#### Input material ####

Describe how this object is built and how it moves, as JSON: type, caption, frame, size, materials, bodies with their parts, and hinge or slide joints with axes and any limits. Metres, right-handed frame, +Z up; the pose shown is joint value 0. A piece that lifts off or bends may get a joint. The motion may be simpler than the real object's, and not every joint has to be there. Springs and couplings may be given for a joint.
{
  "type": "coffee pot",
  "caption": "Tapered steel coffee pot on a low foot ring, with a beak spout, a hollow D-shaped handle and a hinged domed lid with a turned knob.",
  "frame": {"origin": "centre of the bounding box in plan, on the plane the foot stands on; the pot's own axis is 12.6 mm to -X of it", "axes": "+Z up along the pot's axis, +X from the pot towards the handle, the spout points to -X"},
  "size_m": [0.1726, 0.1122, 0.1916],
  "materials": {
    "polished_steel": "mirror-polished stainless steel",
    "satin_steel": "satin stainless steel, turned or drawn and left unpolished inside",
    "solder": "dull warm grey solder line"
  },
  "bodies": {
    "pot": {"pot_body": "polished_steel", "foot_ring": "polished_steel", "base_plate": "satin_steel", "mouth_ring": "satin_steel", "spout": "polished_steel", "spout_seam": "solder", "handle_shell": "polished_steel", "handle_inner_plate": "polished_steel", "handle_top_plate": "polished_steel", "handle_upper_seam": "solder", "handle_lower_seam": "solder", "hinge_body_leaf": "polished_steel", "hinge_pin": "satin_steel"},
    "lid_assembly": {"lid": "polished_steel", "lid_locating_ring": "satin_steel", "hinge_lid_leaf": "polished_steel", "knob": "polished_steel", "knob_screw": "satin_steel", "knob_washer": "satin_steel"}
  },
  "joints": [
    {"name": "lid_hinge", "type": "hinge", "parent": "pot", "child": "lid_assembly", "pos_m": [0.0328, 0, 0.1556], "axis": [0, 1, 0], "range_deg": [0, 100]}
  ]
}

####
#### Input material ####

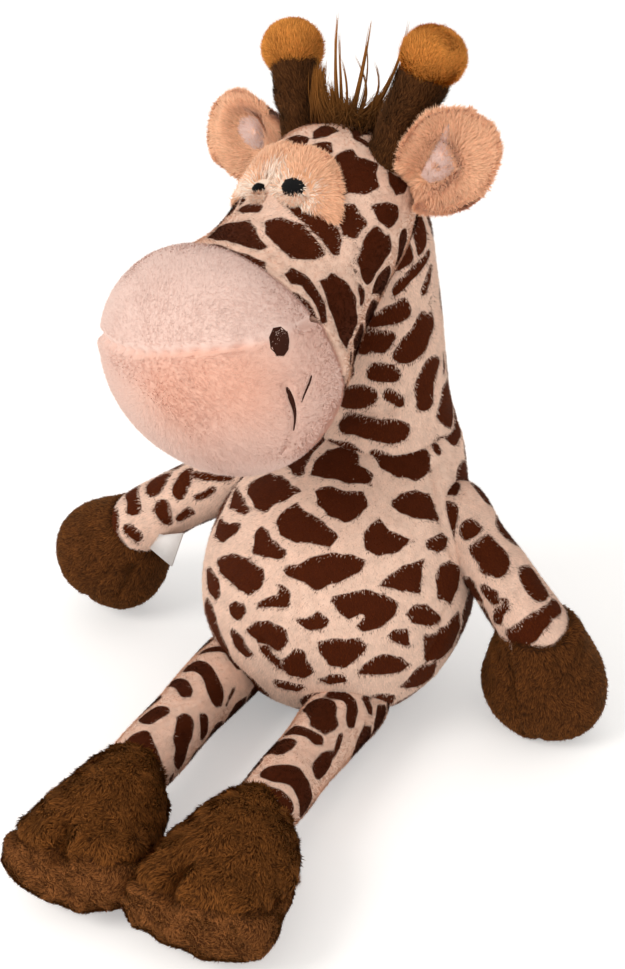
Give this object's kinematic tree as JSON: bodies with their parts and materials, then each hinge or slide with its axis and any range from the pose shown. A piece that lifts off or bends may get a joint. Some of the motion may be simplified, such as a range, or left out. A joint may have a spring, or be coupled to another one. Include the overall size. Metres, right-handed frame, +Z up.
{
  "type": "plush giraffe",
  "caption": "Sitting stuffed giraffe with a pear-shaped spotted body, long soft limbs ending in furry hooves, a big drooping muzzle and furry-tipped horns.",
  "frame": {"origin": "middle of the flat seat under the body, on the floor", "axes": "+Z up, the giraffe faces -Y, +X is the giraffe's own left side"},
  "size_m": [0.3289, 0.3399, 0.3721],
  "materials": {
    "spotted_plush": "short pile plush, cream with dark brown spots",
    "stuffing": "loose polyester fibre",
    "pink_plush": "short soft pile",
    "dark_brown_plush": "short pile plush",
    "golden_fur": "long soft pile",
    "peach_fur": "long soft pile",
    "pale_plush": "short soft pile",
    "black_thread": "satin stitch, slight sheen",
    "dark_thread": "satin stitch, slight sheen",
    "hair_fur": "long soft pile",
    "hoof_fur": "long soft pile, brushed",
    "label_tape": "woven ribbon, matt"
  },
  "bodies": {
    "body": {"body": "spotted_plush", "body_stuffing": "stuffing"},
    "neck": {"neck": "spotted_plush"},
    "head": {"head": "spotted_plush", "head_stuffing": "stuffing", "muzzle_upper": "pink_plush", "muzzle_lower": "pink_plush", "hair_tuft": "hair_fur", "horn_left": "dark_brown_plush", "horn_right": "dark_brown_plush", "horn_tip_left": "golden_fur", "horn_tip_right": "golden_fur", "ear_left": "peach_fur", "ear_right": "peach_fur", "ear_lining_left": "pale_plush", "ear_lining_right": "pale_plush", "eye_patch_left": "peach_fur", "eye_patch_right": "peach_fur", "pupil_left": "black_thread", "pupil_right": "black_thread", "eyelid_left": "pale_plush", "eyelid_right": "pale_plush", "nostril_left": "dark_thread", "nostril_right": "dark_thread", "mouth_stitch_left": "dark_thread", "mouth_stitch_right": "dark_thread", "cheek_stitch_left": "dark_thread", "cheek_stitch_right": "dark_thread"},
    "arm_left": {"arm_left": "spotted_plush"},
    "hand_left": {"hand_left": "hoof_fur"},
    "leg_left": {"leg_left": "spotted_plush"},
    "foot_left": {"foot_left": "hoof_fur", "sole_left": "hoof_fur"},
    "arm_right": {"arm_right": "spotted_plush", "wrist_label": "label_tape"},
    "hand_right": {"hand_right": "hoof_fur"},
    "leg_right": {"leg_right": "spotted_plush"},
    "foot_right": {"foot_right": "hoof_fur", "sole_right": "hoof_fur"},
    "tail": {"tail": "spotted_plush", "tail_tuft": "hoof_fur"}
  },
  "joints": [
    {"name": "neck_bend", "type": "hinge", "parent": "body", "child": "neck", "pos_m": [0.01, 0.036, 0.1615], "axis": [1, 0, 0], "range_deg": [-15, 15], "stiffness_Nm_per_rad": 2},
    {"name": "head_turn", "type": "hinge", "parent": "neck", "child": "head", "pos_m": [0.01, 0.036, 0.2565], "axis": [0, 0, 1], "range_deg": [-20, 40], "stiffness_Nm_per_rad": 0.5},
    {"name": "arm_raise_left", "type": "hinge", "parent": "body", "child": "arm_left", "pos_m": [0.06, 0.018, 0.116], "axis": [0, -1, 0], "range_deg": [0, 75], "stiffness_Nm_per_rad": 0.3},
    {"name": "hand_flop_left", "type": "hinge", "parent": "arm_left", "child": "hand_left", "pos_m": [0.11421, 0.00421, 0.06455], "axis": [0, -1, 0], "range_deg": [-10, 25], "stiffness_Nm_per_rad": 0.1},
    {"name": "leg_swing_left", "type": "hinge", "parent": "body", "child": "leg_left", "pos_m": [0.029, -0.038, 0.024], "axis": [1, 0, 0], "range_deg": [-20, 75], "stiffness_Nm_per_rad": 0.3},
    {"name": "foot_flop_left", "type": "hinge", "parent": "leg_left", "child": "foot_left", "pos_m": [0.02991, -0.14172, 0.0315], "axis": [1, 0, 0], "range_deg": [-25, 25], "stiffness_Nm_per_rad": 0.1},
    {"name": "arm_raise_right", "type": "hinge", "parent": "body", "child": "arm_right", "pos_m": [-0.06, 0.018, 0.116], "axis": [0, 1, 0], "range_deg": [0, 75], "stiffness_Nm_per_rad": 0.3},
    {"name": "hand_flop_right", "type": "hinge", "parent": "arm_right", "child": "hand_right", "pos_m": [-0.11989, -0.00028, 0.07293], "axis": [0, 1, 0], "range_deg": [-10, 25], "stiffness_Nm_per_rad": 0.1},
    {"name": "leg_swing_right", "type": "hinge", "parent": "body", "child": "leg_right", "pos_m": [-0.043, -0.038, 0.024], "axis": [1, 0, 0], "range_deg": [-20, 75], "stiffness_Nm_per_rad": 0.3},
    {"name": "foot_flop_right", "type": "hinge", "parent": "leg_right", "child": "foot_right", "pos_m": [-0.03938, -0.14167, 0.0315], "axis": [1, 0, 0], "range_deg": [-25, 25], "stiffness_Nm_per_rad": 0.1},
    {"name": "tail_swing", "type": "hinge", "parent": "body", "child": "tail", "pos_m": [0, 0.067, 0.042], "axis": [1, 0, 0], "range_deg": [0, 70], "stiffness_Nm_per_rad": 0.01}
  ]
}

####

◆ **Task requirements**:
Read the data above and count the lines that include "pose". Answer only with the count.

◆ **Exercise solution**:
2